* EXERCISE DESCRIPTION: Output exactly, and only, the lines from the line containing "Recreate this object" through the line containing "the whole outline.", both included.

* RECORDED INFORMATION:
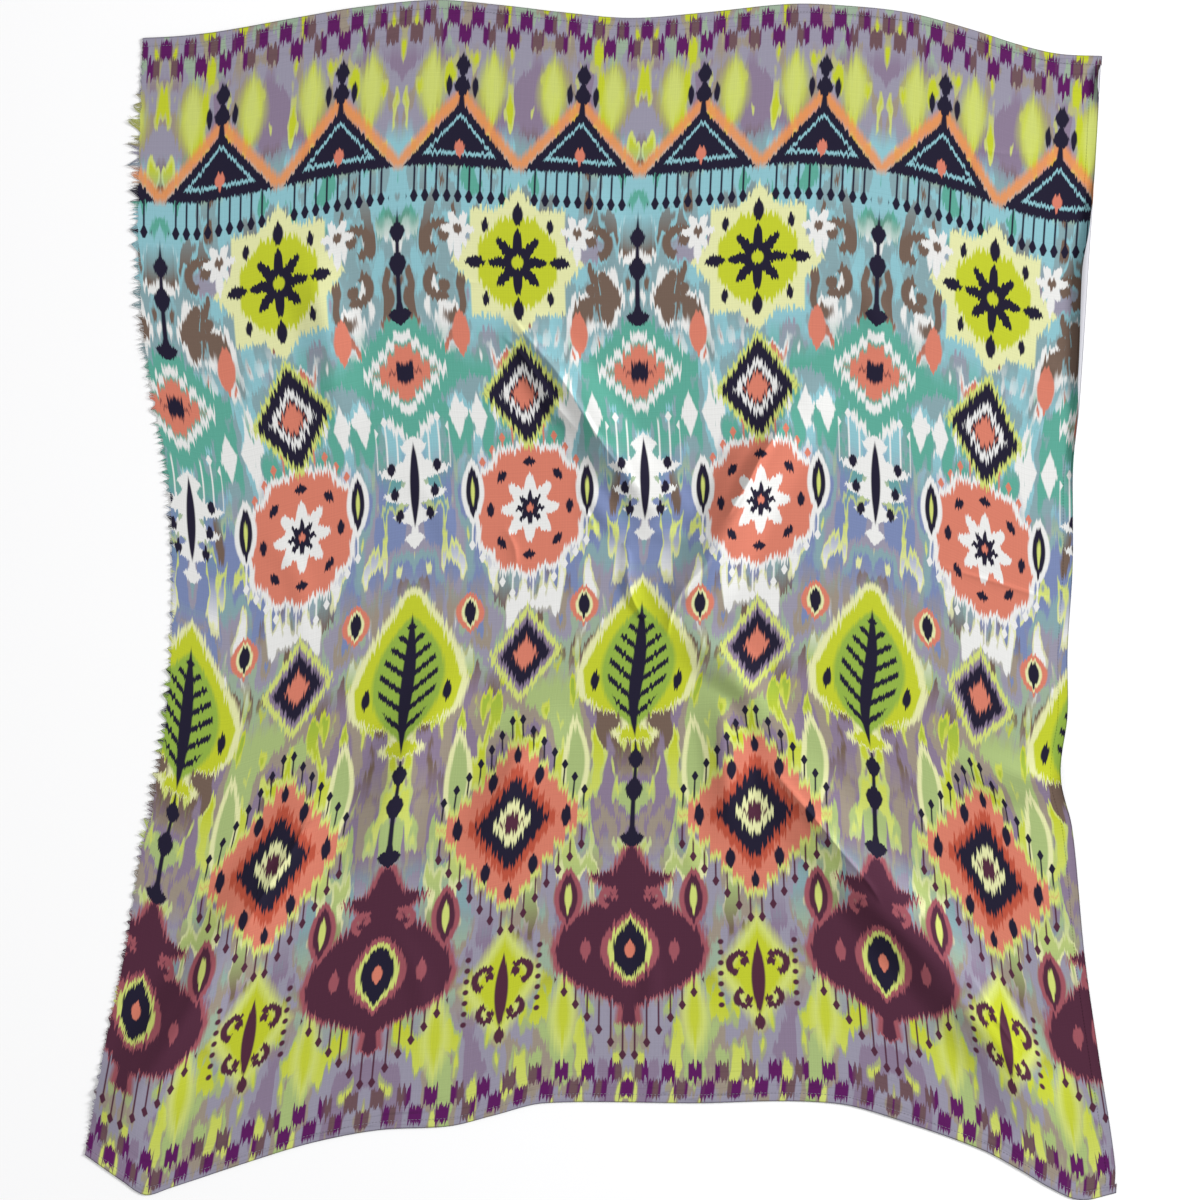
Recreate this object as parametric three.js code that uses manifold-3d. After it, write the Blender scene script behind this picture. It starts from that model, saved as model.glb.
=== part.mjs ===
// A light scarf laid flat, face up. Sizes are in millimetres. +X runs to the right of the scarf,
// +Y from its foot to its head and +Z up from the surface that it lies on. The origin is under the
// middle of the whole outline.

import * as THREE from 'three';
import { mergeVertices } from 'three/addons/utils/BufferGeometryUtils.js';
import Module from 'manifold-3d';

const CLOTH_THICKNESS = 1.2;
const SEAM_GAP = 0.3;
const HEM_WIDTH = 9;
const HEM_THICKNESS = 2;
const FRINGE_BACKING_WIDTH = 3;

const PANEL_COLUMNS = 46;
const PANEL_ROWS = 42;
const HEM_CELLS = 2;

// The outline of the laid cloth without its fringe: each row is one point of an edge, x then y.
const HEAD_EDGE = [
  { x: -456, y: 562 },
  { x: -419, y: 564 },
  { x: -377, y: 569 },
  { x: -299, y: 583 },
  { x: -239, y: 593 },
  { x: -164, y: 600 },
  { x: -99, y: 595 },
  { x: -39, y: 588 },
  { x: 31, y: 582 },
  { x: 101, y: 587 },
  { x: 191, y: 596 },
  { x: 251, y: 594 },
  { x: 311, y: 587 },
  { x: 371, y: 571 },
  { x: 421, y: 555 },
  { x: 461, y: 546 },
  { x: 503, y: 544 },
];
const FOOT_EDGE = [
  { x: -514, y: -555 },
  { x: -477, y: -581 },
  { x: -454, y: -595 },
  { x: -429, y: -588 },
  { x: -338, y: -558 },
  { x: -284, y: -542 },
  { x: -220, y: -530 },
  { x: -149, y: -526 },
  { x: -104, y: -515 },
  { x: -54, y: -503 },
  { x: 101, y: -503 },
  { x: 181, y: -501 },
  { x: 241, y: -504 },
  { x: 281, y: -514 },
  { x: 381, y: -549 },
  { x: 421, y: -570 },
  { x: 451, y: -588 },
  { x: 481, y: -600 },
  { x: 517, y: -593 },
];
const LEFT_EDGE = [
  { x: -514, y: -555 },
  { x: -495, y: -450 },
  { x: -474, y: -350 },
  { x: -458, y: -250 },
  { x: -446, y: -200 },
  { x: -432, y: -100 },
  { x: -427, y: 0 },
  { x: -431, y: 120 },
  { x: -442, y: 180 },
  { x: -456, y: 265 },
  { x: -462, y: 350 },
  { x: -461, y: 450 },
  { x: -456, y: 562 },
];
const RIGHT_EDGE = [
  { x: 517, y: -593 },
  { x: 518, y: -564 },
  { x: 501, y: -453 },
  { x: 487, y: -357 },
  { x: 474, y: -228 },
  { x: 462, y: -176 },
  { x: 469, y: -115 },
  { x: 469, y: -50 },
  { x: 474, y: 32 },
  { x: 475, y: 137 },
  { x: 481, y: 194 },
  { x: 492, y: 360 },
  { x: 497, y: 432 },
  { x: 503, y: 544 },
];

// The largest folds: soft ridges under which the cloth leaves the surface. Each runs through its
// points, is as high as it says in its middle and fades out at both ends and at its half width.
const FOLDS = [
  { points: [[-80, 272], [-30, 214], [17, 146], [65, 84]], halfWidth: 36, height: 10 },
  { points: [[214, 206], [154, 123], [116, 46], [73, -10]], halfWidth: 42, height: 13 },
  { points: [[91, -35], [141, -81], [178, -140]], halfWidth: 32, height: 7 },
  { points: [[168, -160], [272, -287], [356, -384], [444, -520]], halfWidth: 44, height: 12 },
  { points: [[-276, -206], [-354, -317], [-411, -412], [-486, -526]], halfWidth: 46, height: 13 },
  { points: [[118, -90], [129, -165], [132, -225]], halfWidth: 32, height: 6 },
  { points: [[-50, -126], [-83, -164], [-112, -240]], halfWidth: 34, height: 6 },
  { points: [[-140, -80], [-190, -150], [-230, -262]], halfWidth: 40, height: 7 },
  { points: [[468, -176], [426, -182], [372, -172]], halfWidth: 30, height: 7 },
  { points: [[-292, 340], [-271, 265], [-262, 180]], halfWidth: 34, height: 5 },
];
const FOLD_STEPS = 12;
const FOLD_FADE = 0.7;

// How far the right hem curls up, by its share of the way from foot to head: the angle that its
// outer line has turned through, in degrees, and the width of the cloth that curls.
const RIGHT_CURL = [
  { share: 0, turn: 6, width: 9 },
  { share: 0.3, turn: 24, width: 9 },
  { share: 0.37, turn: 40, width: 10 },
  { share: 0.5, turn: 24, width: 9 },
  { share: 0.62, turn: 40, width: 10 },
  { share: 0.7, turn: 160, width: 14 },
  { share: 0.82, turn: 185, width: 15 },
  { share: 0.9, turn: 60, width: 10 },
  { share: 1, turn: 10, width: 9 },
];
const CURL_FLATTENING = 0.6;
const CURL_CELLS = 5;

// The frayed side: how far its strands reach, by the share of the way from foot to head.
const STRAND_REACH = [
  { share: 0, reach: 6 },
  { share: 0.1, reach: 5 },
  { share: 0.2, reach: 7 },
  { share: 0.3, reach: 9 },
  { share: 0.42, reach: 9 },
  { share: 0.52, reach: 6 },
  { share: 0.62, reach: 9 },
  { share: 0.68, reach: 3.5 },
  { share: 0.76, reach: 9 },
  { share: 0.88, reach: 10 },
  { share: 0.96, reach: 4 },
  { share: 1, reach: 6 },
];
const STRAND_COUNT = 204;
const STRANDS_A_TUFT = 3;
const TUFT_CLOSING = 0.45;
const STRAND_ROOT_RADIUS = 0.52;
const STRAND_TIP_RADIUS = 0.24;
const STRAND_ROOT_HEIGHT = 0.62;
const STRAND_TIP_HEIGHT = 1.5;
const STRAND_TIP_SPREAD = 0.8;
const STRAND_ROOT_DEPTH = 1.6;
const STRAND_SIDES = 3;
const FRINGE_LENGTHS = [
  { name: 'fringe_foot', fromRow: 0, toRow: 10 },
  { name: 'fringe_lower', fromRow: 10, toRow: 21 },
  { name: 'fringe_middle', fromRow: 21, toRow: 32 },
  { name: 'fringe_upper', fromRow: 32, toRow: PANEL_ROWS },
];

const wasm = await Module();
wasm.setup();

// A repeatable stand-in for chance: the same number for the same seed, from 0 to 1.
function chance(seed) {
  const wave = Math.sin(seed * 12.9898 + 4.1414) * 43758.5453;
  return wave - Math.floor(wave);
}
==
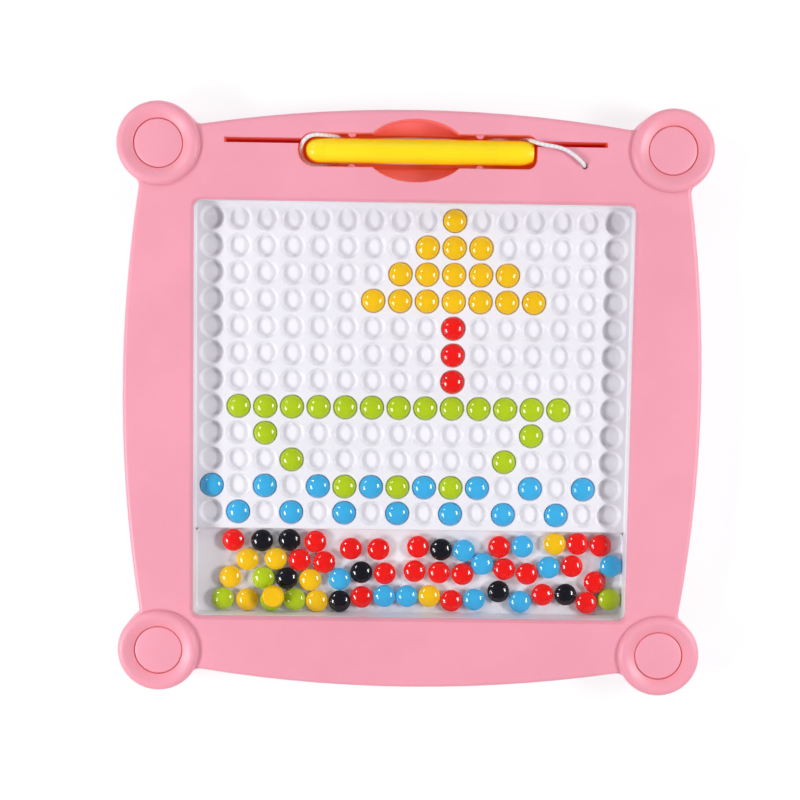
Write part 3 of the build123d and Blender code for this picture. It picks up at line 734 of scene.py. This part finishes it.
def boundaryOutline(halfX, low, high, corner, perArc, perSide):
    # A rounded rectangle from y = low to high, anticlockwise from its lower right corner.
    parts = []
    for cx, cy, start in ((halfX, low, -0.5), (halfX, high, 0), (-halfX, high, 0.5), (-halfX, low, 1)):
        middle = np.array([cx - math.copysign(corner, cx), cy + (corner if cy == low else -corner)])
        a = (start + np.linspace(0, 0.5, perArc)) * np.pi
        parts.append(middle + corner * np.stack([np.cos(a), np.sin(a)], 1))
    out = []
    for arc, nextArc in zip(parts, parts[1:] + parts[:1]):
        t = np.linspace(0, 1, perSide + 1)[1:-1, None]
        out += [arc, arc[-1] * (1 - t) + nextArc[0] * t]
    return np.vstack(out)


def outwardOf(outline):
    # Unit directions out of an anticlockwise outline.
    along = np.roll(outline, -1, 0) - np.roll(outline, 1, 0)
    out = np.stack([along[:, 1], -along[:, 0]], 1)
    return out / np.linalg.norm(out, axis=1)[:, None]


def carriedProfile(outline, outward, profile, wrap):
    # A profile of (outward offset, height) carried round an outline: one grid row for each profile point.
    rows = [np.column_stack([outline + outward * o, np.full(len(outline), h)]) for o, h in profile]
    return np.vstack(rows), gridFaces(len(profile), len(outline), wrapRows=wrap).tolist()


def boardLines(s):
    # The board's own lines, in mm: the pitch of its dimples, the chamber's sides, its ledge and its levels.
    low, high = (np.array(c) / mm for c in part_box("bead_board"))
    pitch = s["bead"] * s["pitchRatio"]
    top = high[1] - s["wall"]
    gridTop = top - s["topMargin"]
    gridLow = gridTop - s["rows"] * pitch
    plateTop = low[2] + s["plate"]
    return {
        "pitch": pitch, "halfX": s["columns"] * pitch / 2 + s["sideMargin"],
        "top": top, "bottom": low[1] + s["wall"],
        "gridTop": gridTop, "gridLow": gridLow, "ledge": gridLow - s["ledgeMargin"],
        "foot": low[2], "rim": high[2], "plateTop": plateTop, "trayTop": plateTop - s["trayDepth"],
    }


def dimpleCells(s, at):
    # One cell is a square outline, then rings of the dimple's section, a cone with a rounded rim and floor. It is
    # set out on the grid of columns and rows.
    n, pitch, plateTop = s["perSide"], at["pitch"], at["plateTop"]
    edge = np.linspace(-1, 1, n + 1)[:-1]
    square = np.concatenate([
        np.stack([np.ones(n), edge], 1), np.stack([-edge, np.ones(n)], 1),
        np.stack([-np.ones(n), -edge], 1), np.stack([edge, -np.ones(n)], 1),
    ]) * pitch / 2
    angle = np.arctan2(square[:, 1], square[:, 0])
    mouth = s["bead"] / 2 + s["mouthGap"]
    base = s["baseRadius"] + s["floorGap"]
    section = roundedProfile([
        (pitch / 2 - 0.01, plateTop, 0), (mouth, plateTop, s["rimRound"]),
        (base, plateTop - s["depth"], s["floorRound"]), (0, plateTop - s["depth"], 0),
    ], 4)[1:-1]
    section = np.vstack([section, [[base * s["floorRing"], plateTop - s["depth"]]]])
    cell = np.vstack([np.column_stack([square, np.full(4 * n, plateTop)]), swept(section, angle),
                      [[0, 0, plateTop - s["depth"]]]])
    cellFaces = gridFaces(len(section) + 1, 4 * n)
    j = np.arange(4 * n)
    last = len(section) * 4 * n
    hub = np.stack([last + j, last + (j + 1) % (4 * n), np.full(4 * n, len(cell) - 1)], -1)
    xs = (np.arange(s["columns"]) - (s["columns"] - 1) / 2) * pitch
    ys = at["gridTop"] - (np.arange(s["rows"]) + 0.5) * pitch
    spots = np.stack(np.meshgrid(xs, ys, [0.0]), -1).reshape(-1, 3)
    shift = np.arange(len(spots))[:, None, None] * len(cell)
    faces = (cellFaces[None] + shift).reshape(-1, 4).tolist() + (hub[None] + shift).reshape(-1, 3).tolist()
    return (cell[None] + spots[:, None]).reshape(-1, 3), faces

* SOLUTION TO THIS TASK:
Recreate this object as parametric three.js code that uses manifold-3d. After it, write the Blender scene script behind this picture. It starts from that model, saved as model.glb.
=== part.mjs ===
// A light scarf laid flat, face up. Sizes are in millimetres. +X runs to the right of the scarf,
// +Y from its foot to its head and +Z up from the surface that it lies on. The origin is under the
// middle of the whole outline.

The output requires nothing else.